## [Data provided]
■ ■ ■ ■ ■ ■ ■
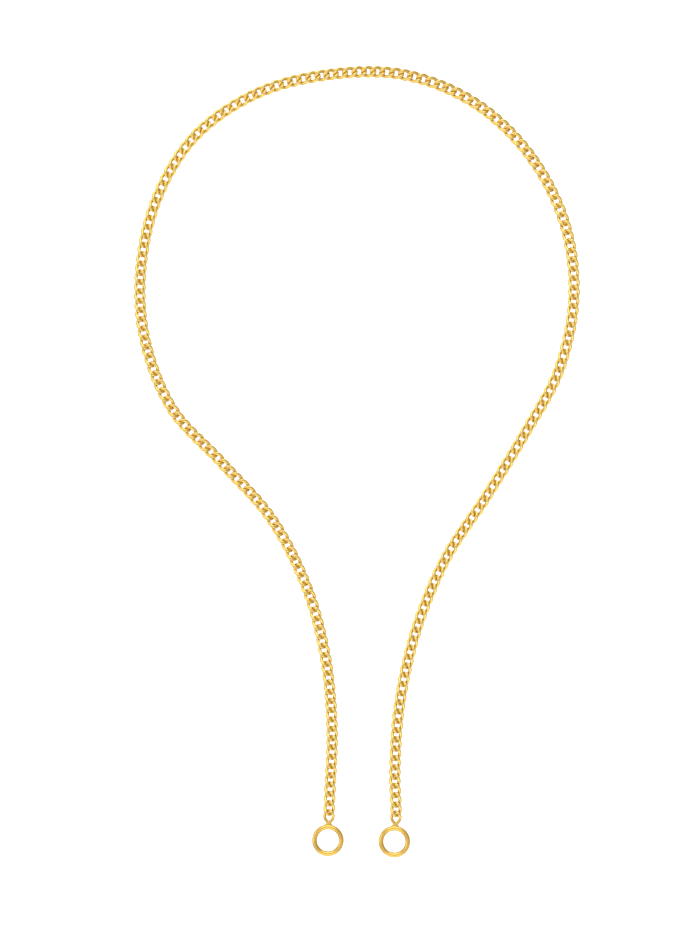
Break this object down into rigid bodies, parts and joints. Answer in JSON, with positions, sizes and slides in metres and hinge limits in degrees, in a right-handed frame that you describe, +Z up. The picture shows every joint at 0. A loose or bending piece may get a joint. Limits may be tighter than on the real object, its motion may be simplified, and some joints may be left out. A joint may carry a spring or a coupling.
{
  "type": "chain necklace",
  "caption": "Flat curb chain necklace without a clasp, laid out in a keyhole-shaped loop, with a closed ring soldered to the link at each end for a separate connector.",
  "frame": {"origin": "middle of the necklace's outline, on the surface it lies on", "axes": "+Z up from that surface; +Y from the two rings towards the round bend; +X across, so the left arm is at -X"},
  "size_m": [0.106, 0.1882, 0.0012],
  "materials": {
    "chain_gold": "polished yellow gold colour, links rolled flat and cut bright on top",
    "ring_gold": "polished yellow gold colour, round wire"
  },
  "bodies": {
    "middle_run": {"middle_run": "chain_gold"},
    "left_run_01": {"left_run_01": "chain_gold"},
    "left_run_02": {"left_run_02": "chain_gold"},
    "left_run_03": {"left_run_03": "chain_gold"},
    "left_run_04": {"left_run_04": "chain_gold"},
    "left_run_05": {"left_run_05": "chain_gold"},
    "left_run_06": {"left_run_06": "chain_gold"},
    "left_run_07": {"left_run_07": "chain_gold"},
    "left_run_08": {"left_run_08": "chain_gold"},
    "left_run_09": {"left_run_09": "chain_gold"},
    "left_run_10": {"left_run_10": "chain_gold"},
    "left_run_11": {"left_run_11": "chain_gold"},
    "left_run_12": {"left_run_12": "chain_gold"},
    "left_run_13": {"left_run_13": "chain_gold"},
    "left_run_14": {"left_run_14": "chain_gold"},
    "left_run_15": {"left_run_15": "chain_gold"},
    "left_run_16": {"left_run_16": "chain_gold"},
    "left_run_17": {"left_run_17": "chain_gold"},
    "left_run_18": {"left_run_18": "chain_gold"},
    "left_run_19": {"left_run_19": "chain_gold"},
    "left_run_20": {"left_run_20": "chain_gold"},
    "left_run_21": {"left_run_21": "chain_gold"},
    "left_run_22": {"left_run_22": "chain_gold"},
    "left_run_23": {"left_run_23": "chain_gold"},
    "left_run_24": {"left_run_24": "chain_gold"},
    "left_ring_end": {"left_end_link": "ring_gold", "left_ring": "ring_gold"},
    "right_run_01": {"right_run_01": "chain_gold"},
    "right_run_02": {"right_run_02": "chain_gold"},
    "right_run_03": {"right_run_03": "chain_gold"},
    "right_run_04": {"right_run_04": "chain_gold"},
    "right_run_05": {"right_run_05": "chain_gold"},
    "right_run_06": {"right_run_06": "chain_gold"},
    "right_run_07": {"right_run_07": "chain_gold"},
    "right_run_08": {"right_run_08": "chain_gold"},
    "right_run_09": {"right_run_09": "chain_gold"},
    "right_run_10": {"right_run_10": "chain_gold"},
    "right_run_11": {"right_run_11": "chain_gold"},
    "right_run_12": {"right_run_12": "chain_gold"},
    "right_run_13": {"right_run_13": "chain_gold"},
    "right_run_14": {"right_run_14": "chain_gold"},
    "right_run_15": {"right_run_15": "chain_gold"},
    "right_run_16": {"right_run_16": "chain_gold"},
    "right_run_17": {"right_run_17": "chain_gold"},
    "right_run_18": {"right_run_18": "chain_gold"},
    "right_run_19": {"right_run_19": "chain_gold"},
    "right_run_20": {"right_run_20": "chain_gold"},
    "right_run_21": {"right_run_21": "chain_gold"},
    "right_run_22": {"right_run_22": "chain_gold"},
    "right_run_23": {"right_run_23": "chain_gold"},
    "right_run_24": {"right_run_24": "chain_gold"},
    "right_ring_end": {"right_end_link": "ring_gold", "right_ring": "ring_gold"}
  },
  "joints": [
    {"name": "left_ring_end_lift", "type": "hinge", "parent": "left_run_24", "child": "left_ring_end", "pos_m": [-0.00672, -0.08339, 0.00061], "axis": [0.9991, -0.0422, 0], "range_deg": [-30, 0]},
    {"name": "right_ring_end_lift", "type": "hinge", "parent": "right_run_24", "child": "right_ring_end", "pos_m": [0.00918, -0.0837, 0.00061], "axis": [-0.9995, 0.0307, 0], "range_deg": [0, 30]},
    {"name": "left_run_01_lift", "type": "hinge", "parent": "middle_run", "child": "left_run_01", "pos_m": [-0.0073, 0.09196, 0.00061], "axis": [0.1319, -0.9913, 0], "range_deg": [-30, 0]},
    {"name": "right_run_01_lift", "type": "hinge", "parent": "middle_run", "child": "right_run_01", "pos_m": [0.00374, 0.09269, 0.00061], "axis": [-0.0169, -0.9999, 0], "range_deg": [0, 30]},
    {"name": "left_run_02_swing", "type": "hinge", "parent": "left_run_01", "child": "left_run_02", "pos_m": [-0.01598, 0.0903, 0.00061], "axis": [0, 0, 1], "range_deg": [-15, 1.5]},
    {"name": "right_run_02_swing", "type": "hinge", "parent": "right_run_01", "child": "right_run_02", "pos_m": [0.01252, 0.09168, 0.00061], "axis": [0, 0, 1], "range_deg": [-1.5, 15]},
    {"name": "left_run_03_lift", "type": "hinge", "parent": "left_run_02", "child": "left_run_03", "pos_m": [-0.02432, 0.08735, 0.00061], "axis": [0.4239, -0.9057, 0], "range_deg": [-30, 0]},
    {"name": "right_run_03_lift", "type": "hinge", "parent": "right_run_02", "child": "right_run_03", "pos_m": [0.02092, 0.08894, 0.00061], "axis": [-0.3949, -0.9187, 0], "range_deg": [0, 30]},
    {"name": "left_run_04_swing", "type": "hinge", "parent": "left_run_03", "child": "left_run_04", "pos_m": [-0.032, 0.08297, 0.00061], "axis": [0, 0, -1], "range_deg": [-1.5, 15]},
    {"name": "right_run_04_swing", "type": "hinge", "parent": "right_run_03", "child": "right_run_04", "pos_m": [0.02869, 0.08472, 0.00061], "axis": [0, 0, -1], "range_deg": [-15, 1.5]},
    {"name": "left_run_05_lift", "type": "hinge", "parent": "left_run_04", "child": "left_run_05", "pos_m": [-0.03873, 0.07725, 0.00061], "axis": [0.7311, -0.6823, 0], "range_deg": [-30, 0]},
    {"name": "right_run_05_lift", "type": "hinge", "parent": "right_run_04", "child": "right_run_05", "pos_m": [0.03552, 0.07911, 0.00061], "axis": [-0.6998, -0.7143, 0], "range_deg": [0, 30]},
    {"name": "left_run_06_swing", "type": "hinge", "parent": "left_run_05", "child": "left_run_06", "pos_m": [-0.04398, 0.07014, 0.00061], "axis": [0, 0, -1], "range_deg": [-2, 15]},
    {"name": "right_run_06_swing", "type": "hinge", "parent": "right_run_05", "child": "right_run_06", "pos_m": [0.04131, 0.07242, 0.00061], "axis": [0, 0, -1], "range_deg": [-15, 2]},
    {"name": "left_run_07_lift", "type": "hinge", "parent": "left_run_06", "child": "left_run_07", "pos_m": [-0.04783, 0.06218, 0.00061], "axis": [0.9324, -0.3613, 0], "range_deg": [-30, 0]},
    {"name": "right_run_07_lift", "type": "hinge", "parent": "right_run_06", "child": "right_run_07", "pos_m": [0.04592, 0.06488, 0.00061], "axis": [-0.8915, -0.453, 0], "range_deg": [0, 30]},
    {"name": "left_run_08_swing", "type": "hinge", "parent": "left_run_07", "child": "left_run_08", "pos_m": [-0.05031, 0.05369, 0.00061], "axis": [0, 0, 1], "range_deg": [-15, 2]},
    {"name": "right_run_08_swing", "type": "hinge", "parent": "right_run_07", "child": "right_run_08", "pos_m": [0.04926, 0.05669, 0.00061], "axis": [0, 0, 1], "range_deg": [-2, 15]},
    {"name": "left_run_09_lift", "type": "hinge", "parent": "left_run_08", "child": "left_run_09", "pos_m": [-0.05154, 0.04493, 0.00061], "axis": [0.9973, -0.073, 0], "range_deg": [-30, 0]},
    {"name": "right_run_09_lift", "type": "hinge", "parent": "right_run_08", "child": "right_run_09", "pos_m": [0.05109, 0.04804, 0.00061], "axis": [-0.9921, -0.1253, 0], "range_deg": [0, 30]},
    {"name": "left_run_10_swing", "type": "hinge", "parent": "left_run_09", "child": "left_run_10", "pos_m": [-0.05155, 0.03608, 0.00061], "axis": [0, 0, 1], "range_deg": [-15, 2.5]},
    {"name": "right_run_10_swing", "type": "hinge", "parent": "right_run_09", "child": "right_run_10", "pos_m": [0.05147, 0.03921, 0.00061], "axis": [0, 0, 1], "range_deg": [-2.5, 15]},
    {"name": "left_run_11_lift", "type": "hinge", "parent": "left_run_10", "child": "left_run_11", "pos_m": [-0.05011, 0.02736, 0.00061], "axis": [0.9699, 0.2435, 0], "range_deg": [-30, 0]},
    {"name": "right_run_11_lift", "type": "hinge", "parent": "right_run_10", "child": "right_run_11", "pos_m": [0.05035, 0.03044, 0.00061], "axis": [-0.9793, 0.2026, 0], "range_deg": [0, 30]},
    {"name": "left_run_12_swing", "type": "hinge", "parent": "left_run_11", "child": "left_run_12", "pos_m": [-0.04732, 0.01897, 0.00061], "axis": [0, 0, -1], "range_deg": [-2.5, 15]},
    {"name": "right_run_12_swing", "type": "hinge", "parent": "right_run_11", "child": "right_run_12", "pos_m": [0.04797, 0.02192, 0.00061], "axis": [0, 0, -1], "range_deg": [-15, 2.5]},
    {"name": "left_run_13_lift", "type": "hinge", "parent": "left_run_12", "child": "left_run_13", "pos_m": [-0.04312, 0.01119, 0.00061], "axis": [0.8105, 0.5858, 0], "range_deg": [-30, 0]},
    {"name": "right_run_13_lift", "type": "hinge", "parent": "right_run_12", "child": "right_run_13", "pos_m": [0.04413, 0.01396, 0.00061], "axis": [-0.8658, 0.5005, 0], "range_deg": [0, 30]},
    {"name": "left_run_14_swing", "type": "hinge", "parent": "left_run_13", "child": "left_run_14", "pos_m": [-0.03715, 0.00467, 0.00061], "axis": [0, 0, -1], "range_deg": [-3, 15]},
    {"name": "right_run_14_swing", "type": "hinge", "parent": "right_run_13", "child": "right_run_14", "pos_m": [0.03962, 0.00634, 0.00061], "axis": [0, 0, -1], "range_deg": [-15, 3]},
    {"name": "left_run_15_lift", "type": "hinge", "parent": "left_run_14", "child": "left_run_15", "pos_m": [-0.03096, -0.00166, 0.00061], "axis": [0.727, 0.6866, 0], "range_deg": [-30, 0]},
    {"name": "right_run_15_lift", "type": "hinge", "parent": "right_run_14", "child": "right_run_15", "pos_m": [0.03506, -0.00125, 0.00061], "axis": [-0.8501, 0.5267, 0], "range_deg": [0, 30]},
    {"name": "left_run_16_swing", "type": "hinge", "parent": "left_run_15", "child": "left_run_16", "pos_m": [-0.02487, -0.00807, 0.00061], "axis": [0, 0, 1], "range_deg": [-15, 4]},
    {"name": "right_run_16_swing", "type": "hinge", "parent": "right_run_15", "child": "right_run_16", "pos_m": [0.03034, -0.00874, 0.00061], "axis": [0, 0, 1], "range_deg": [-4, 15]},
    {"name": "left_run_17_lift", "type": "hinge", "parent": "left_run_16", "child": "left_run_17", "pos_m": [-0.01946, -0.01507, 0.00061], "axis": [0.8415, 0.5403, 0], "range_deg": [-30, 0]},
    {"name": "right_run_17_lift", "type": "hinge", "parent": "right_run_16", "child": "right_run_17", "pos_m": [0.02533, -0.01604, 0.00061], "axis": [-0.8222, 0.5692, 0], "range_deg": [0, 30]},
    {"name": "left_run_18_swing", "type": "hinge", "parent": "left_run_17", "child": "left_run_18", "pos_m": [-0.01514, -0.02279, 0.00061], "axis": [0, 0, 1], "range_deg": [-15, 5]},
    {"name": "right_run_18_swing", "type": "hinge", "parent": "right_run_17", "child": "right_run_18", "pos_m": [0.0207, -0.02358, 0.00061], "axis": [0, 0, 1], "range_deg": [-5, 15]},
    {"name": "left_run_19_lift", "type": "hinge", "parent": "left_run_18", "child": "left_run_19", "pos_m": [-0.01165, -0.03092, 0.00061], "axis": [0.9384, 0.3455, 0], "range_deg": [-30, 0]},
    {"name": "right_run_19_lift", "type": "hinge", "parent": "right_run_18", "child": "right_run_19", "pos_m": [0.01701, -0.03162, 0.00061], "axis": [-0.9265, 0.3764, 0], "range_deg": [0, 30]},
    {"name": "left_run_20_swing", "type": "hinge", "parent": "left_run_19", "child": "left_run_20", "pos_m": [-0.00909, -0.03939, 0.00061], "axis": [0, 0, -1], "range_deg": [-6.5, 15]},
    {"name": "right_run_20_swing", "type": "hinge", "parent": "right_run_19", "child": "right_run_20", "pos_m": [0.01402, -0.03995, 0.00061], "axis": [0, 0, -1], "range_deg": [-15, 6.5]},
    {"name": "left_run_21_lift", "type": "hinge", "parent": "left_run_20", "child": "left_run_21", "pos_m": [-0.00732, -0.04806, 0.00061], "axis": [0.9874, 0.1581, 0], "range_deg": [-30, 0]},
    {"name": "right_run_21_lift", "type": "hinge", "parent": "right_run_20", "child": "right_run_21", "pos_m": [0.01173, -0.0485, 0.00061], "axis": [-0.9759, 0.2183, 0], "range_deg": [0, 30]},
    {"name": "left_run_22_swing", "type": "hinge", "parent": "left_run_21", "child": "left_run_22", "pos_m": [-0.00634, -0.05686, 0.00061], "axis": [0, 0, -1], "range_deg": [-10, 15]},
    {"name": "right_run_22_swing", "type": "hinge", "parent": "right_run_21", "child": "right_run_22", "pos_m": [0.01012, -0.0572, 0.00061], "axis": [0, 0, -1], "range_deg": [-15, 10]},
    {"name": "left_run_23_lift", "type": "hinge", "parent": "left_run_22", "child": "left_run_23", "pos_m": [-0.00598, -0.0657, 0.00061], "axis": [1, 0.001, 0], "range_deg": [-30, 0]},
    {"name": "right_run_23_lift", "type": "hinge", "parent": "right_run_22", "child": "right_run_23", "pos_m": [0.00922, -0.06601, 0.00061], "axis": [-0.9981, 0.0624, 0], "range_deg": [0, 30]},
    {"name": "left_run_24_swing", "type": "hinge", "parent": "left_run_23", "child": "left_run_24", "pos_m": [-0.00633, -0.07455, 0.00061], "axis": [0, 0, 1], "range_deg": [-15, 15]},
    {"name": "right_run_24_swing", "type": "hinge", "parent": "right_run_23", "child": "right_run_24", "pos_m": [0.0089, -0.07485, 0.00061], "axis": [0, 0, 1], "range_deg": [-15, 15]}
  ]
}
■ ■ ■ ■ ■ ■ ■
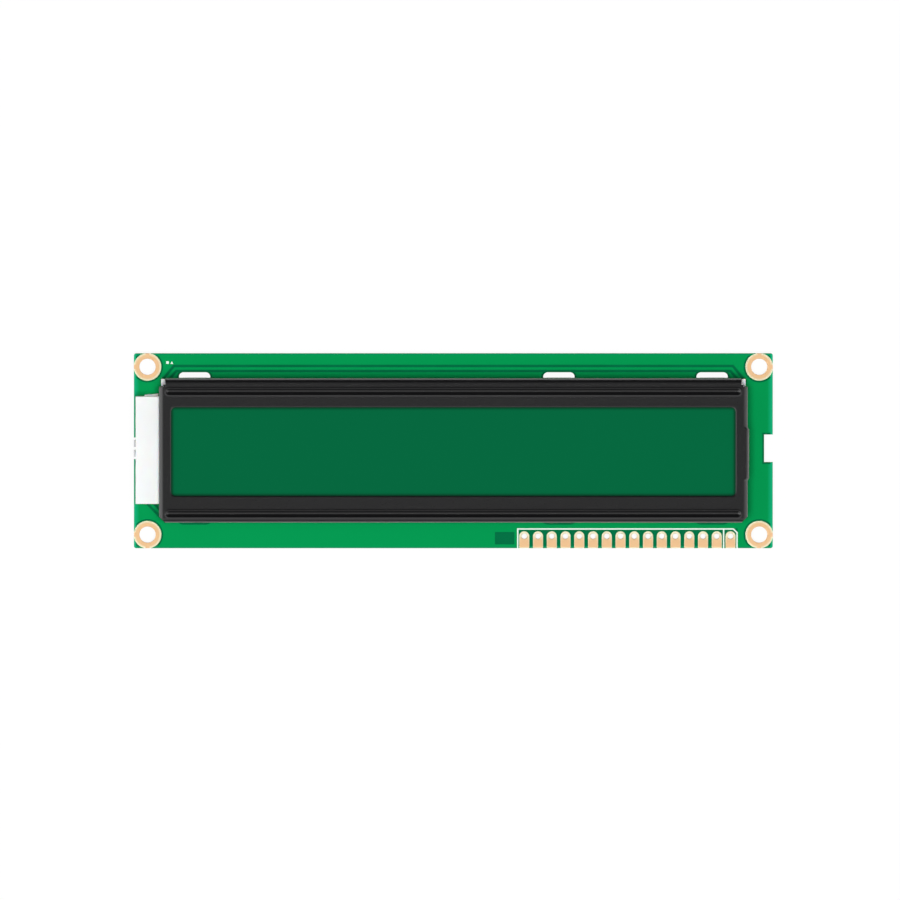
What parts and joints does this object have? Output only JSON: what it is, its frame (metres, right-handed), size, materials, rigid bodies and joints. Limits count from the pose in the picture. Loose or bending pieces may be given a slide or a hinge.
■ ■ ■ ■ ■ ■ ■
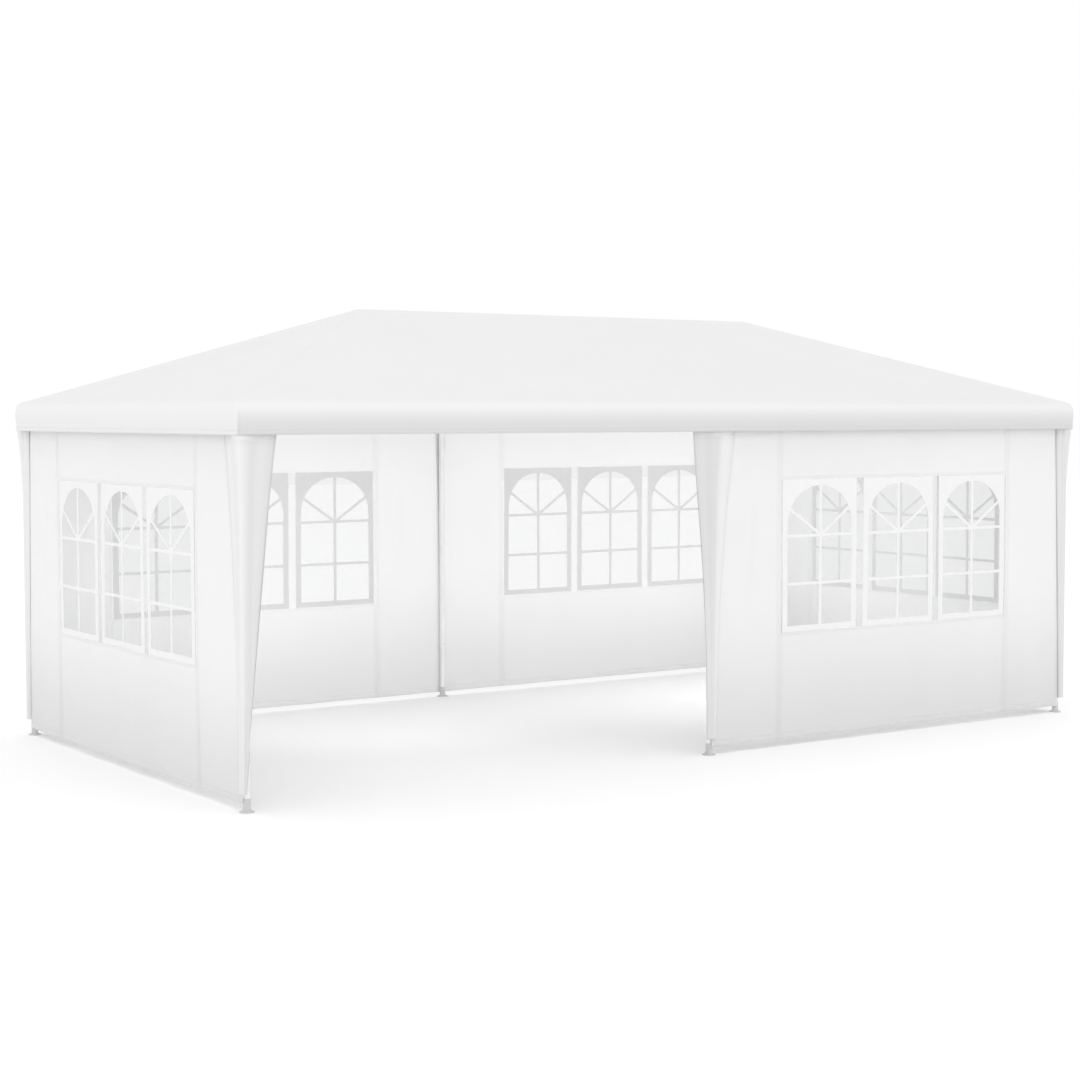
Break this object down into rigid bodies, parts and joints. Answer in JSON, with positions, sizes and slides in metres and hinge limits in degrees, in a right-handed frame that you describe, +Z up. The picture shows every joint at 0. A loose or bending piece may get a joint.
■ ■ ■ ■ ■ ■ ■
## [Objective]
Within the listing above, find every line containing the string "from" and return it.

## [Answer]
  "frame": {"origin": "middle of the necklace's outline, on the surface it lies on", "axes": "+Z up from that surface; +Y from the two rings towards the round bend; +X across, so the left arm is at -X"},
What parts and joints does this object have? Output only JSON: what it is, its frame (metres, right-handed), size, materials, rigid bodies and joints. Limits count from the pose in the picture. Loose or bending pieces may be given a slide or a hinge.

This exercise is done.